Category: wovensound

Pattern+Code at Playground

The residency at CMC Playground that I mentioned before is coming to an end, so time for a quick reflective blog post.

The idea was to work with schoolchildren to explore pattern encoding through textiles and live coding. It’s been a rollercoaster, getting a lot done in a short amount of time, but was really rewarding.

I worked with sixty Y4s (8-9 year olds) at Wybourn Community Primary, first making a big quipu-inspired structure, the tangly thing above. I had half a day with each class (30 in each), teaching them how to self-ply yarn to make quipu-like strands (with a loop one end for cow hitching), teaching them to tie numbers as quipu knots, and then having a free-for-all where they tried hiding messages in string, starting with their age and then moving on to hiding letters and so on. This bit was far more difficult than teaching them to do live coding later on, quite a few weren’t confident with knot-tying to begin with, but they all managed to produce something in the end, with a wide variety of structures… and once I’d hitched them all onto a main strand I think they looked marvellous.

I also worked with the same year group on Algorithmic Drumming Circles, this time in groups of eight. I had just one hour with each group to introduce the concept of live coding, teach them enough Tidal to get them making music together, and capture a performance to be played back at the exhibition. The first couple of groups didn’t have parental permission for the filmed, so I had the opportunity to try some different things out.
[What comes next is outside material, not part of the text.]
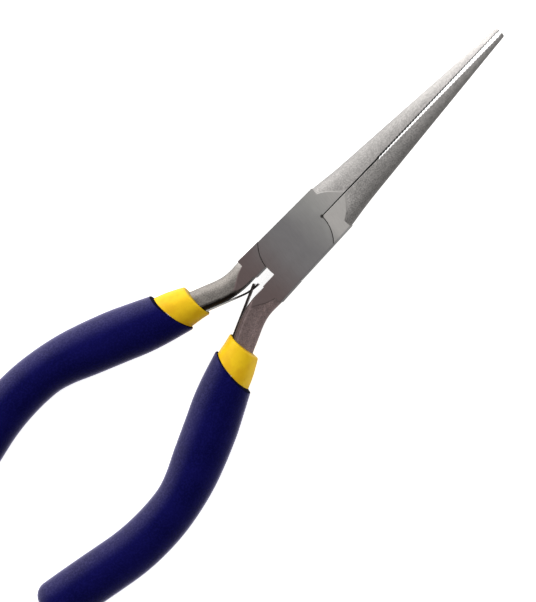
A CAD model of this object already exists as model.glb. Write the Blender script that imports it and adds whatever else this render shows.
import math

import bmesh
import bpy
from mathutils import Matrix, Vector


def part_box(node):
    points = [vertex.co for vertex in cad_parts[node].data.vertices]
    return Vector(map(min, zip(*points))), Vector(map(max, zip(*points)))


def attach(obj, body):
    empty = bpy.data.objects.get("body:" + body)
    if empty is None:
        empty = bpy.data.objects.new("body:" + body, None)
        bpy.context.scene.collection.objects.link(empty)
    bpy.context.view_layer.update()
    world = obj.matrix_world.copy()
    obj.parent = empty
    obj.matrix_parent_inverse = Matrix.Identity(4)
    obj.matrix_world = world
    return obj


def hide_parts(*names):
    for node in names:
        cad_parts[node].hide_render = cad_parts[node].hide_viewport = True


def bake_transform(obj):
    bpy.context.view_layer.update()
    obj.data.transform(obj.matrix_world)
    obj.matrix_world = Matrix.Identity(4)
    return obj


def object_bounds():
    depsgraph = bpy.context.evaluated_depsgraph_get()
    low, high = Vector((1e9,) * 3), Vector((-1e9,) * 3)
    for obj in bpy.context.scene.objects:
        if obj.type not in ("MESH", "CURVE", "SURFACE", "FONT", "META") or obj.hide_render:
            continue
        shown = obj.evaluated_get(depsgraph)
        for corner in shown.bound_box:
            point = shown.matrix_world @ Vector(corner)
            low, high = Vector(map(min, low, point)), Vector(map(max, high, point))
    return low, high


# Needle nose pliers. Sizes are in millimetres and become metres through MM where meshes are made.
# The steel halves and the rivets are the CAD's own nodes. The grips, their liners and the two leaf
# springs are built here along the same handle line.
MM = 0.001

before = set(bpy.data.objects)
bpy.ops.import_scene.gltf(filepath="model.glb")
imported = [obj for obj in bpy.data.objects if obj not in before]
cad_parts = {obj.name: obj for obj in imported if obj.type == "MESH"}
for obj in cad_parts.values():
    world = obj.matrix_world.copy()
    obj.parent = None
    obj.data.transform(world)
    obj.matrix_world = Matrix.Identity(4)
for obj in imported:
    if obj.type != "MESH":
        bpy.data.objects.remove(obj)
cad_low, cad_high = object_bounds()
joint_low, joint_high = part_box("pivot_rivet")
mid_height = (joint_low.z + joint_high.z) / 2 / MM
joint_half_height = (joint_high.z - joint_low.z) / 2 / MM

# How far each half is turned from jaws shut, at rest
rest_turn = math.radians(0.325)

# Camera: where the middle of the picture falls, and how the tool lies in the picture
picture_turn = math.radians(45.95)
picture_centre = Vector((-12.71, -3.85, mid_height)) * MM
camera_distance = 1200 * MM
camera_lens = 393.7
camera_sensor = 36
camera_nearest = 10 * MM
lean_forward = math.radians(5.0)
lean_side = math.radians(3.0)

# Floor: half its width and its gap below the tool in millimetres, its grey, and its own glow
floor_reach = 3000
floor_gap = 0.2
floor_grey = 0.9
floor_glow = 0.8

# Light: the bright side of the studio, its brightness overhead, how many times brighter it is
# towards that side, and the brightness of the backdrop that the camera sees
studio_side = (0.2, 1.0, 0.0)
studio_level = 0.53
studio_contrast = 3.2
backdrop_level = 0.95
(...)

I had some playing cards prepared with fragments of code for the kids to put together and type in, but I decided not to use them after the first try. In fact, it seemed the more I constrained the task, the more creative the children would get. So in the end I only gave them two sounds each to play with (a high drum and a low drum – each computer with subtly different drums/tones), told them how to make sequences, and some functions for transforming them with some higher-order stuff. They responded to this really well and we actually managed to capture two performances with two of the groups and still be done by end of the hour!

I say ‘we’, it was actually my friend Jon Harrison who did the filming. It was a challenge to capture the circle, Jon managed to get a nice camera attached to the ceiling to film from the top-down, the results are excellent.

Photo by Jon Harrison

On the technical side, I had eight Pis tightly synced together (using ptpd), each running Tidal, Dirt and my new feedforward editor. I had all the keyboard events captured with accurate timing so that the live coding could be perfectly recorded and played back in the or the exhibition itself, the computers were set up in the same way, but without keyboards, and had the film projected down onto the floor. It works well I think, seeing these ghostly children type, and thanks to some network magic, you can look at the screen and see what they’re typing, as well as hearing their music come from their speaker. You can really see where the children hear something they like that one of their friends is making, run round to look at the code, then run back and try out their newly learned technique. Free software at work. With a different rhythm coming from each speaker, all nicely locked to the same tempo, the result is pretty cosmic, eight-channel rhythmic free-for-all that somehow gels at several points into some really nice techno grooves, and at other times breaks up into noisy experimentalism. The kids clearly enjoyed themselves a lot. We captured five different performances in the end that the installation cycles between.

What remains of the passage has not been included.